• **DIRECTIONS FOR THIS TASK**:
Each entry has to be copied exactly, with nothing missed.

Raw records

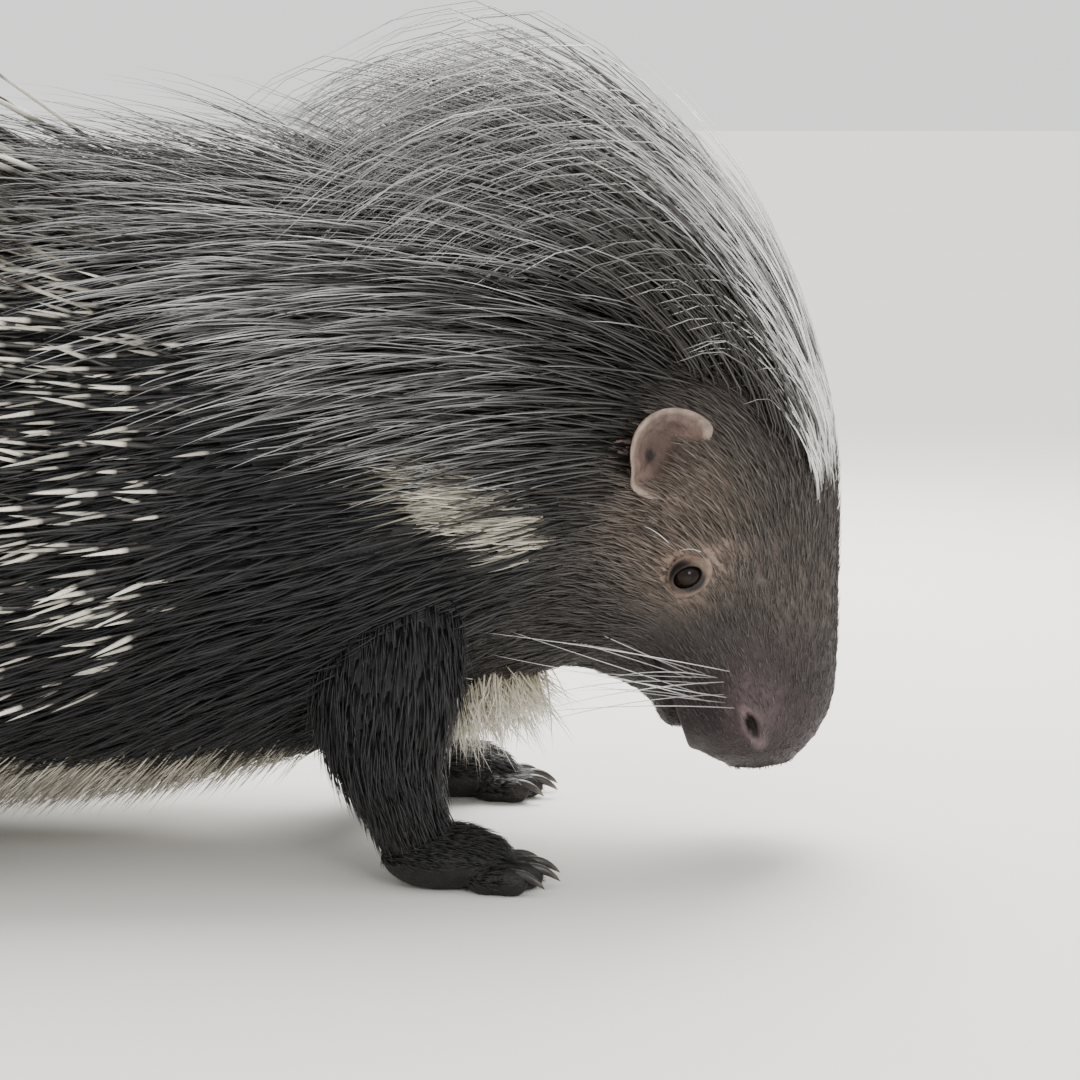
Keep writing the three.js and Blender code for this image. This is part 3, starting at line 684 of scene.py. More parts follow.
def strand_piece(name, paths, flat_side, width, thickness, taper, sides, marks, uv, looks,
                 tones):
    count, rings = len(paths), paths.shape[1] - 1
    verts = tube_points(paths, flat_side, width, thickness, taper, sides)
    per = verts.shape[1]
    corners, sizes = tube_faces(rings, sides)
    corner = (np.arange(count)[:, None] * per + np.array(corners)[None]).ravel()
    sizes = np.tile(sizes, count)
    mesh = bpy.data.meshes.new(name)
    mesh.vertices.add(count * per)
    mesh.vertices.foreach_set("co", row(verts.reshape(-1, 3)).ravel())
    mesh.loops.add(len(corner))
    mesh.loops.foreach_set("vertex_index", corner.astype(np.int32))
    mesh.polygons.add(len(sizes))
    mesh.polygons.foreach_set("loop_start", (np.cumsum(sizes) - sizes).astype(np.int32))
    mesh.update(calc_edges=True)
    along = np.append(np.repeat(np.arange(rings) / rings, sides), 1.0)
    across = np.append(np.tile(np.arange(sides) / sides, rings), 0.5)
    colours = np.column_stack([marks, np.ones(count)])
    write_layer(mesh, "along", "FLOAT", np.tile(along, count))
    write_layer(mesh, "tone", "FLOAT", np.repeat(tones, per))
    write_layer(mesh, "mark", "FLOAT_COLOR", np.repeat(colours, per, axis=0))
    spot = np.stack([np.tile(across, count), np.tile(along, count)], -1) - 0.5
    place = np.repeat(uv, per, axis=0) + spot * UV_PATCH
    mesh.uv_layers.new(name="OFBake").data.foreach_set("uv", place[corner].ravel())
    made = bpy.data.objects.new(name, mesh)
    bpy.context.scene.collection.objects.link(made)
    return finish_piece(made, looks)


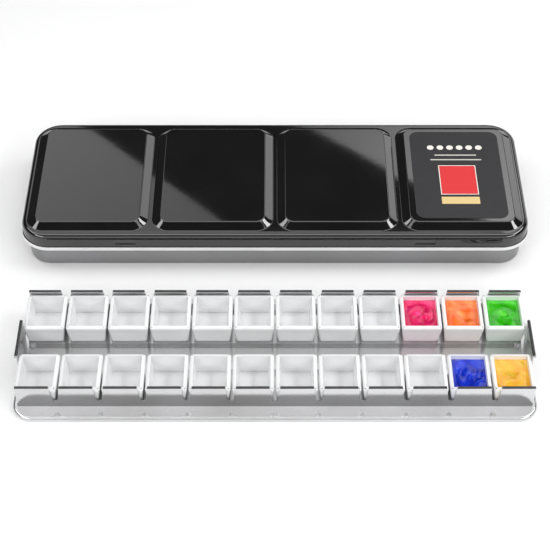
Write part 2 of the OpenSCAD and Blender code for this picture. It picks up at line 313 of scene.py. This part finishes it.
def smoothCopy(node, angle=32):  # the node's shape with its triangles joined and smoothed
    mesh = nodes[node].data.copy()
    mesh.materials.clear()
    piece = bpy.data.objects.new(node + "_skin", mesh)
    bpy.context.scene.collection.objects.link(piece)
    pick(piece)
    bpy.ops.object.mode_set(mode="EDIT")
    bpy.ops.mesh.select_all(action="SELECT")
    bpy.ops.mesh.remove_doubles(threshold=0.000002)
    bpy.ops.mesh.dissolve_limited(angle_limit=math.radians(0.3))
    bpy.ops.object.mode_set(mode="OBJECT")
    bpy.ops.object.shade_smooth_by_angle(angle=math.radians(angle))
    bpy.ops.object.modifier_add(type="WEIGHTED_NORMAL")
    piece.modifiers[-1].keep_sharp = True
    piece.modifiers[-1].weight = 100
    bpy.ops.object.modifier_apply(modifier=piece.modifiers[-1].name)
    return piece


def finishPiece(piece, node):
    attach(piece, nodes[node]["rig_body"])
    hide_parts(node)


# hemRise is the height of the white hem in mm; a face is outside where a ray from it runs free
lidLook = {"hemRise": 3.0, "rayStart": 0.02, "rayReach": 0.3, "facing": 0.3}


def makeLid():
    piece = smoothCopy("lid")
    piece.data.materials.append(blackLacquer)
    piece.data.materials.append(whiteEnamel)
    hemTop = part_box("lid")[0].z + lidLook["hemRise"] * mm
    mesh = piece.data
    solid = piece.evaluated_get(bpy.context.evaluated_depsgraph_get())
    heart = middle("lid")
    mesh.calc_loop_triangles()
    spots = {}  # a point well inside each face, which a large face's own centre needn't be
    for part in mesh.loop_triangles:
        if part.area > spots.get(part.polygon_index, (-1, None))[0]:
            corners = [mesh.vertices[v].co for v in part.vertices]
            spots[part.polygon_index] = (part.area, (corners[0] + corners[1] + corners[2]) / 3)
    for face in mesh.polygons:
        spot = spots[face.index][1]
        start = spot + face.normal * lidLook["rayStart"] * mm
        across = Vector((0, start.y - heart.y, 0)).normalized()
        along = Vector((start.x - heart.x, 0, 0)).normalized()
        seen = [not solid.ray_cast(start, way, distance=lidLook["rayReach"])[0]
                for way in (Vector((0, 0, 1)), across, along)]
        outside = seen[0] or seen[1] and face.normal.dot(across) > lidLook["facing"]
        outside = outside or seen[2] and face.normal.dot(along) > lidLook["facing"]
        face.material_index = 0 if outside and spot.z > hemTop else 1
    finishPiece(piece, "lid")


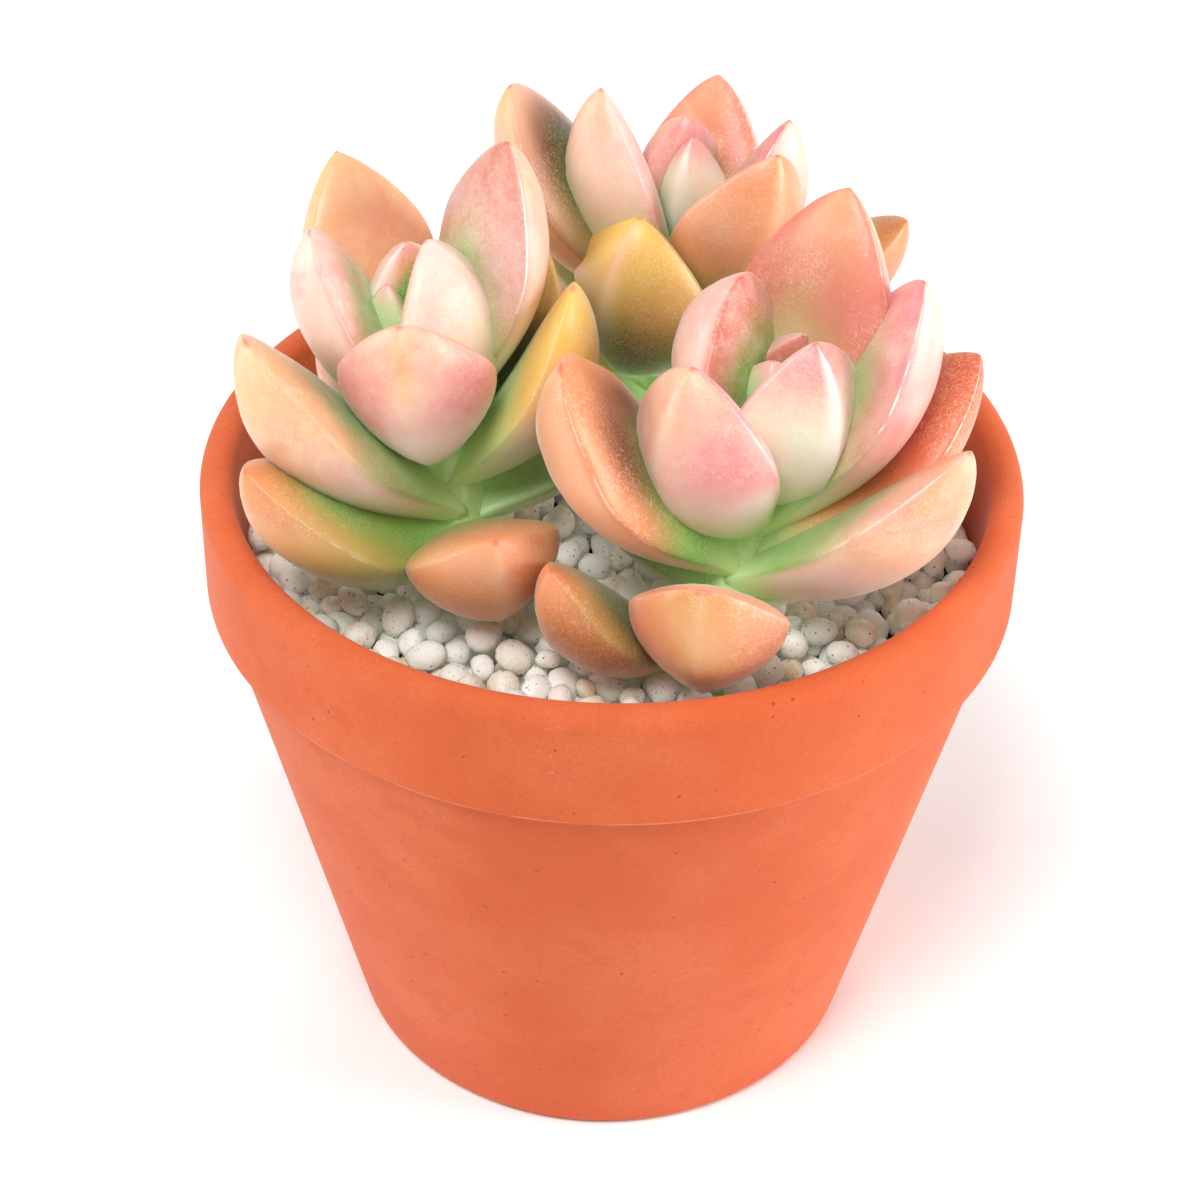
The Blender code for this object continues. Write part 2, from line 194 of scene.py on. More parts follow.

• **THE REPLY**:
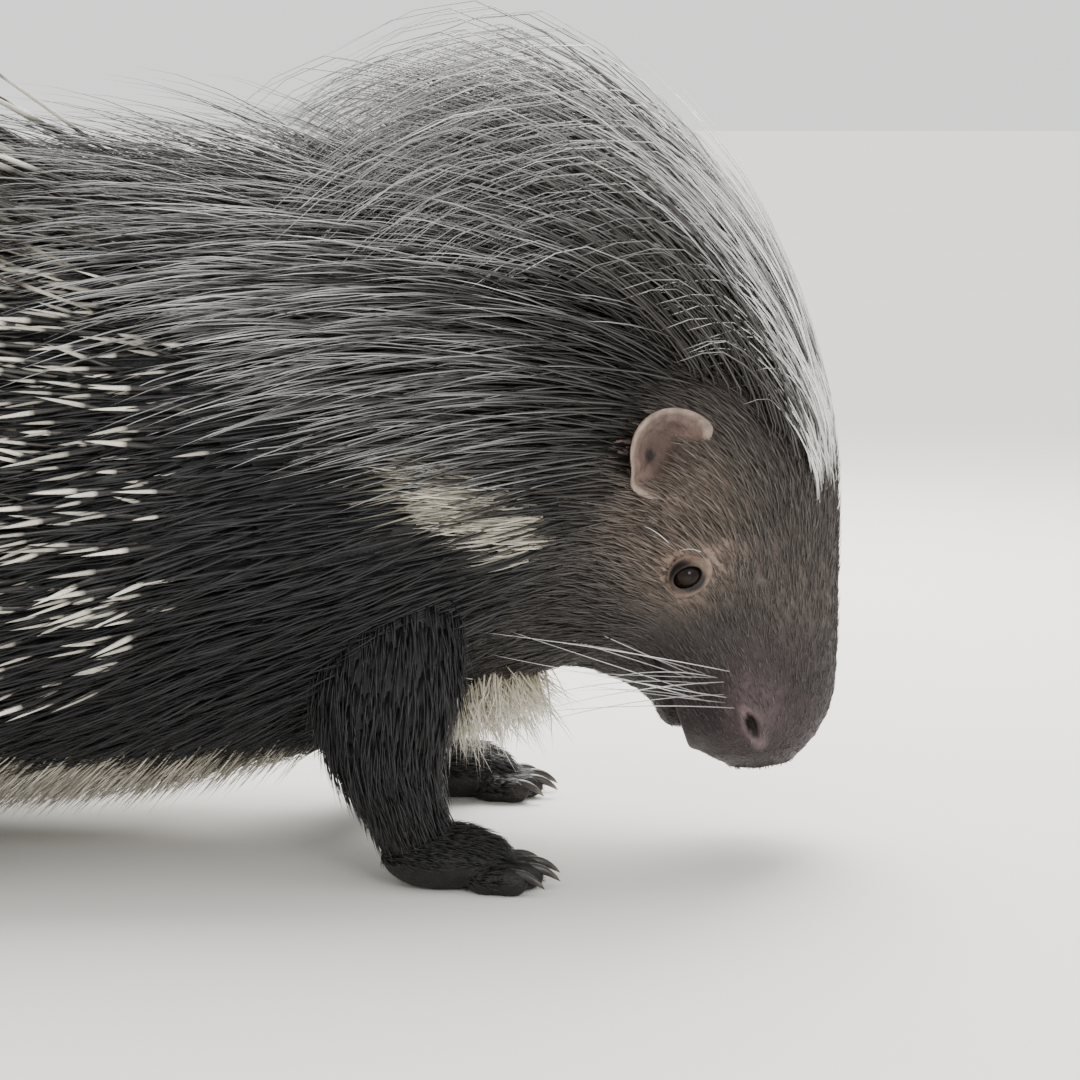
Keep writing the three.js and Blender code for this image. This is part 3, starting at line 684 of scene.py. More parts follow.
def strand_piece(name, paths, flat_side, width, thickness, taper, sides, marks, uv, looks,
                 tones):
    count, rings = len(paths), paths.shape[1] - 1
    verts = tube_points(paths, flat_side, width, thickness, taper, sides)
    per = verts.shape[1]
    corners, sizes = tube_faces(rings, sides)
    corner = (np.arange(count)[:, None] * per + np.array(corners)[None]).ravel()
    sizes = np.tile(sizes, count)
    mesh = bpy.data.meshes.new(name)
    mesh.vertices.add(count * per)
    mesh.vertices.foreach_set("co", row(verts.reshape(-1, 3)).ravel())
    mesh.loops.add(len(corner))
    mesh.loops.foreach_set("vertex_index", corner.astype(np.int32))
    mesh.polygons.add(len(sizes))
    mesh.polygons.foreach_set("loop_start", (np.cumsum(sizes) - sizes).astype(np.int32))
    mesh.update(calc_edges=True)
    along = np.append(np.repeat(np.arange(rings) / rings, sides), 1.0)
    across = np.append(np.tile(np.arange(sides) / sides, rings), 0.5)
    colours = np.column_stack([marks, np.ones(count)])
    write_layer(mesh, "along", "FLOAT", np.tile(along, count))
    write_layer(mesh, "tone", "FLOAT", np.repeat(tones, per))
    write_layer(mesh, "mark", "FLOAT_COLOR", np.repeat(colours, per, axis=0))
    spot = np.stack([np.tile(across, count), np.tile(along, count)], -1) - 0.5
    place = np.repeat(uv, per, axis=0) + spot * UV_PATCH
    mesh.uv_layers.new(name="OFBake").data.foreach_set("uv", place[corner].ravel())
    made = bpy.data.objects.new(name, mesh)
    bpy.context.scene.collection.objects.link(made)
    return finish_piece(made, looks)


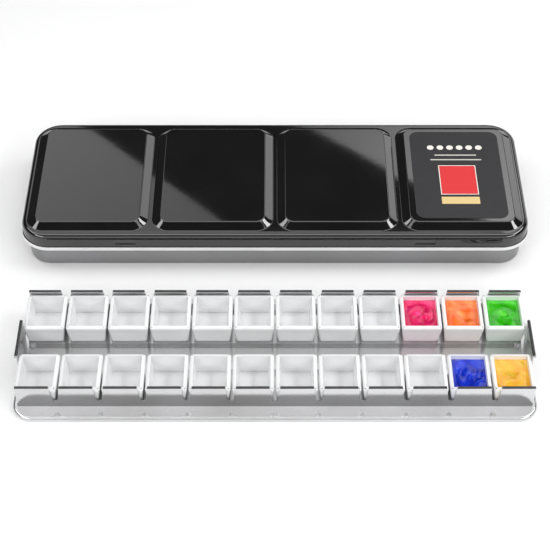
Write part 2 of the OpenSCAD and Blender code for this picture. It picks up at line 313 of scene.py. This part finishes it.
def smoothCopy(node, angle=32):  # the node's shape with its triangles joined and smoothed
    mesh = nodes[node].data.copy()
    mesh.materials.clear()
    piece = bpy.data.objects.new(node + "_skin", mesh)
    bpy.context.scene.collection.objects.link(piece)
    pick(piece)
    bpy.ops.object.mode_set(mode="EDIT")
    bpy.ops.mesh.select_all(action="SELECT")
    bpy.ops.mesh.remove_doubles(threshold=0.000002)
    bpy.ops.mesh.dissolve_limited(angle_limit=math.radians(0.3))
    bpy.ops.object.mode_set(mode="OBJECT")
    bpy.ops.object.shade_smooth_by_angle(angle=math.radians(angle))
    bpy.ops.object.modifier_add(type="WEIGHTED_NORMAL")
    piece.modifiers[-1].keep_sharp = True
    piece.modifiers[-1].weight = 100
    bpy.ops.object.modifier_apply(modifier=piece.modifiers[-1].name)
    return piece


def finishPiece(piece, node):
    attach(piece, nodes[node]["rig_body"])
    hide_parts(node)


# hemRise is the height of the white hem in mm; a face is outside where a ray from it runs free
lidLook = {"hemRise": 3.0, "rayStart": 0.02, "rayReach": 0.3, "facing": 0.3}


def makeLid():
    piece = smoothCopy("lid")
    piece.data.materials.append(blackLacquer)
    piece.data.materials.append(whiteEnamel)
    hemTop = part_box("lid")[0].z + lidLook["hemRise"] * mm
    mesh = piece.data
    solid = piece.evaluated_get(bpy.context.evaluated_depsgraph_get())
    heart = middle("lid")
    mesh.calc_loop_triangles()
    spots = {}  # a point well inside each face, which a large face's own centre needn't be
    for part in mesh.loop_triangles:
        if part.area > spots.get(part.polygon_index, (-1, None))[0]:
            corners = [mesh.vertices[v].co for v in part.vertices]
            spots[part.polygon_index] = (part.area, (corners[0] + corners[1] + corners[2]) / 3)
    for face in mesh.polygons:
        spot = spots[face.index][1]
        start = spot + face.normal * lidLook["rayStart"] * mm
        across = Vector((0, start.y - heart.y, 0)).normalized()
        along = Vector((start.x - heart.x, 0, 0)).normalized()
        seen = [not solid.ray_cast(start, way, distance=lidLook["rayReach"])[0]
                for way in (Vector((0, 0, 1)), across, along)]
        outside = seen[0] or seen[1] and face.normal.dot(across) > lidLook["facing"]
        outside = outside or seen[2] and face.normal.dot(along) > lidLook["facing"]
        face.material_index = 0 if outside and spot.z > hemTop else 1
    finishPiece(piece, "lid")


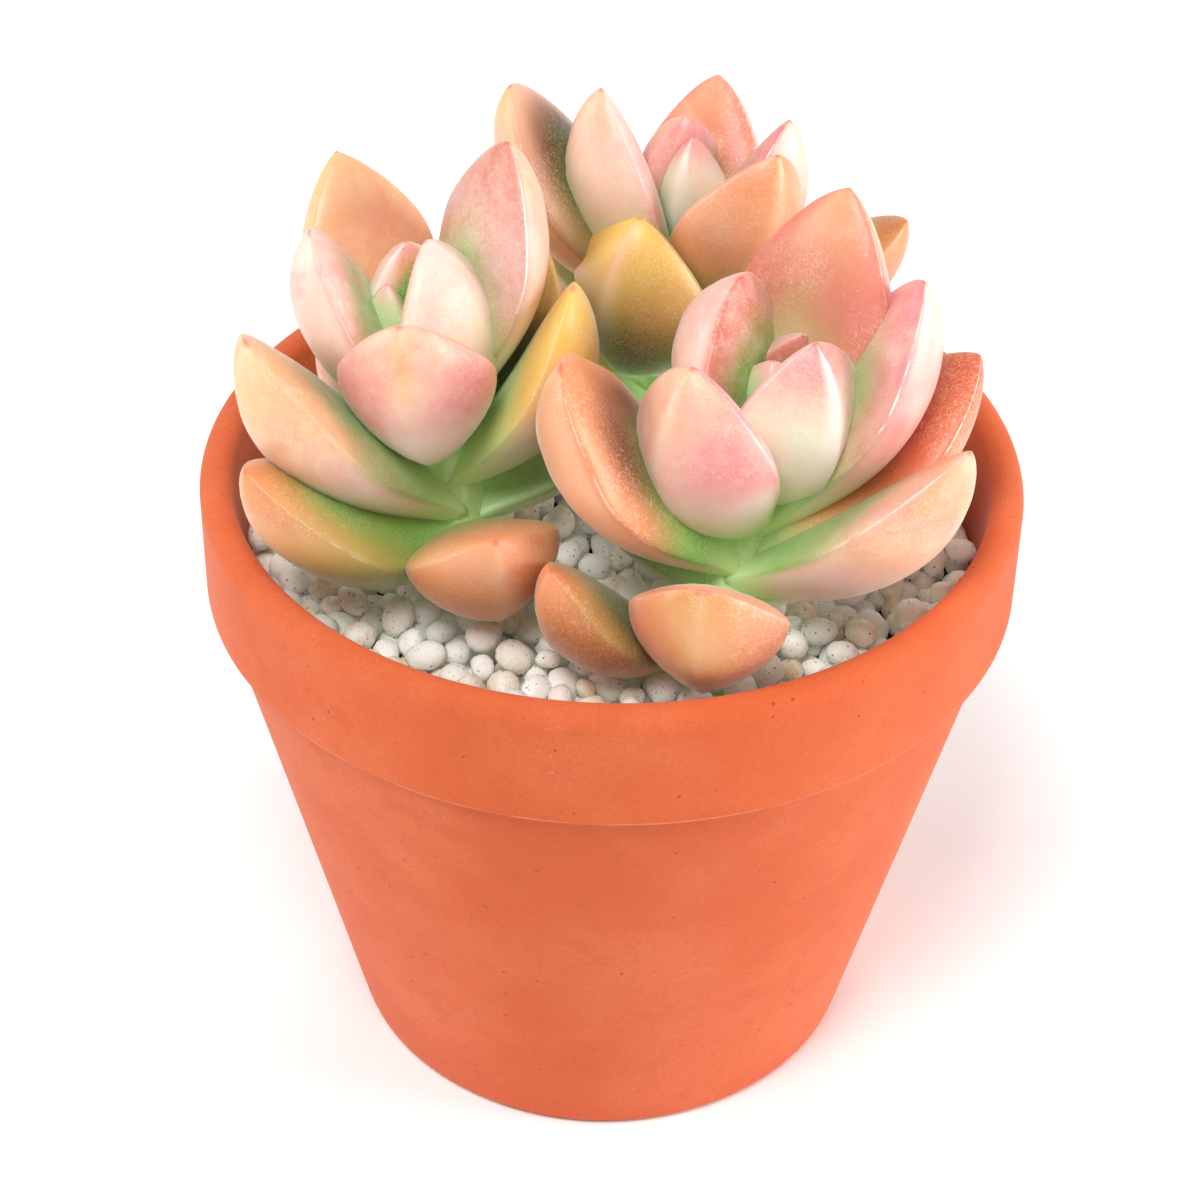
The Blender code for this object continues. Write part 2, from line 194 of scene.py on. More parts follow.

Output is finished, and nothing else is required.